You might be thinking, “Um, this is hardly the combo you mentioned in pansies.” Well, actually, it is. By utilizing tints, tones and shades of yellow and green-yellow, it creates a subtle, pleasing contrast with the soft violet larkspurs, tonal red-violet ‘Café Latte’ roses and sandy pink/lavender ‘Loli’ spray roses. It’s really just a variation on the yellow-and-violet complementary color harmony.

Color harmonies are often dismissed because they are usually depicted using the brightest, most saturated version of the colors to achieve that harmony. But when you are designing, you can include varying tints, tones, shades and temperatures of your “core hues” to add subtlety and blend colors without deviating from your color harmony. 

Let’s look at a soft, pastel, spring version of this same color harmony.

pale yellow and blue flowers

By leaning on the tints of this blue-violet, violet, orange-yellow and yellow combination, this palette has been adapted to be light and soft while still embracing complementary contrast.
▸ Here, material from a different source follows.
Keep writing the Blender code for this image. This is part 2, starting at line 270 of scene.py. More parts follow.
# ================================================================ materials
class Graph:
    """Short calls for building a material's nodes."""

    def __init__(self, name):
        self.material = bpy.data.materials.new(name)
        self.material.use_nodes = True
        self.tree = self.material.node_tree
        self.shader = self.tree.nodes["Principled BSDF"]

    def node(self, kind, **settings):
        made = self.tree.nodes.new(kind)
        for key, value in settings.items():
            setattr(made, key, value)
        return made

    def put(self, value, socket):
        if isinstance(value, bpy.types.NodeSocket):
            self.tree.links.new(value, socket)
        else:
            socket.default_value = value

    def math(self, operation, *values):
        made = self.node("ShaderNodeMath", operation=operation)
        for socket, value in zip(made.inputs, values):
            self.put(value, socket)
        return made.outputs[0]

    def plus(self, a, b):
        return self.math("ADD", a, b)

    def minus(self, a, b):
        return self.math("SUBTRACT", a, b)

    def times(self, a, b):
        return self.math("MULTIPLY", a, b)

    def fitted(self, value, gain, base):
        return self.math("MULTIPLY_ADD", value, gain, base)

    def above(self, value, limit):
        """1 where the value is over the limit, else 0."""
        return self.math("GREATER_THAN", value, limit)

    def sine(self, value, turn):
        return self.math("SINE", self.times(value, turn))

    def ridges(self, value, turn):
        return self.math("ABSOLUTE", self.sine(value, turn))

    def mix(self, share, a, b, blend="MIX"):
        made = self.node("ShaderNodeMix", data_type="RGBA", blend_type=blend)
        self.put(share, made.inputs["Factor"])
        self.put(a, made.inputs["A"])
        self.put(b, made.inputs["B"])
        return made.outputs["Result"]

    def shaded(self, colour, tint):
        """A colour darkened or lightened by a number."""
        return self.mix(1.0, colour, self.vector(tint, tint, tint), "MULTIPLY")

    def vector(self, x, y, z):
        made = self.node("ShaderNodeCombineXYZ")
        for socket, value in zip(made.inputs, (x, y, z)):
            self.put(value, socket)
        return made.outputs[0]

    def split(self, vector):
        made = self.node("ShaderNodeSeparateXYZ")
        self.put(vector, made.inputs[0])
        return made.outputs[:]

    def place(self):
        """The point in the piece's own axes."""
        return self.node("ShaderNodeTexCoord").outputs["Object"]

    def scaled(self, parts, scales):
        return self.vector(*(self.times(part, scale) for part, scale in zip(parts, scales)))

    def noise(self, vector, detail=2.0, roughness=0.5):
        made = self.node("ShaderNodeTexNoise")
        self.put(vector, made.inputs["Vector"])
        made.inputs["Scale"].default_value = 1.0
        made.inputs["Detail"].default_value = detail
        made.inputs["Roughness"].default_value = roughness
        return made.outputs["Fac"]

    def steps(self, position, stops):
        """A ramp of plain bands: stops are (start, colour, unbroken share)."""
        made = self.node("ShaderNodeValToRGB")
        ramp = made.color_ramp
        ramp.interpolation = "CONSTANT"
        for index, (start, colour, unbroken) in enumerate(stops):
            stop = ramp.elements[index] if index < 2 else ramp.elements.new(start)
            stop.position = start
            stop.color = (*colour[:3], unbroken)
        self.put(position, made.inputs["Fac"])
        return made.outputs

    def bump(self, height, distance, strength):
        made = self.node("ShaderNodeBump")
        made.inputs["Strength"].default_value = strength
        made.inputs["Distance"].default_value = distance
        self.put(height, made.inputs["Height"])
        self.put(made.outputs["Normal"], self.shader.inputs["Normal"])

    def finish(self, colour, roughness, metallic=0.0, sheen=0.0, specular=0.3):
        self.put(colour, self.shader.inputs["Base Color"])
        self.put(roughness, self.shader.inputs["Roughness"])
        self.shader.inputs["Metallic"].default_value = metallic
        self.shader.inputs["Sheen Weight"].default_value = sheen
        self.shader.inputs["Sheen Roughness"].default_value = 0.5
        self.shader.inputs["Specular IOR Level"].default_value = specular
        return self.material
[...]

If I’m ever struggling to build a palette from the flowers in my cooler or can’t seem to make two colors “connect” visually, the color wheel and color harmonies are the first place I go. I assess my bloom (or blooms), finding the “core hue” the color is derived from. From there, I find it on the color wheel and explore different harmonies for that hue. Then I get to work, making sure to include some tints, tones and shades in my pull. It’s a surefire way to quickly and seamlessly build a stunning palette.

Conclusion

Color is complex, but as florists, we can use it to elevate our work and create a portfolio that stands out and catches the eyes. Furthermore, color theory is not only an aesthetics issue but also an economics one. With rising costs of doing business, it’s more important than ever that florists manage their costs well. When florists know how to create compelling color stories, they don’t have to rely on expensive flowers to do all the heavy lifting in a design. By using accessible, humble blooms, florists can still create on-trend, stunning work with color alone.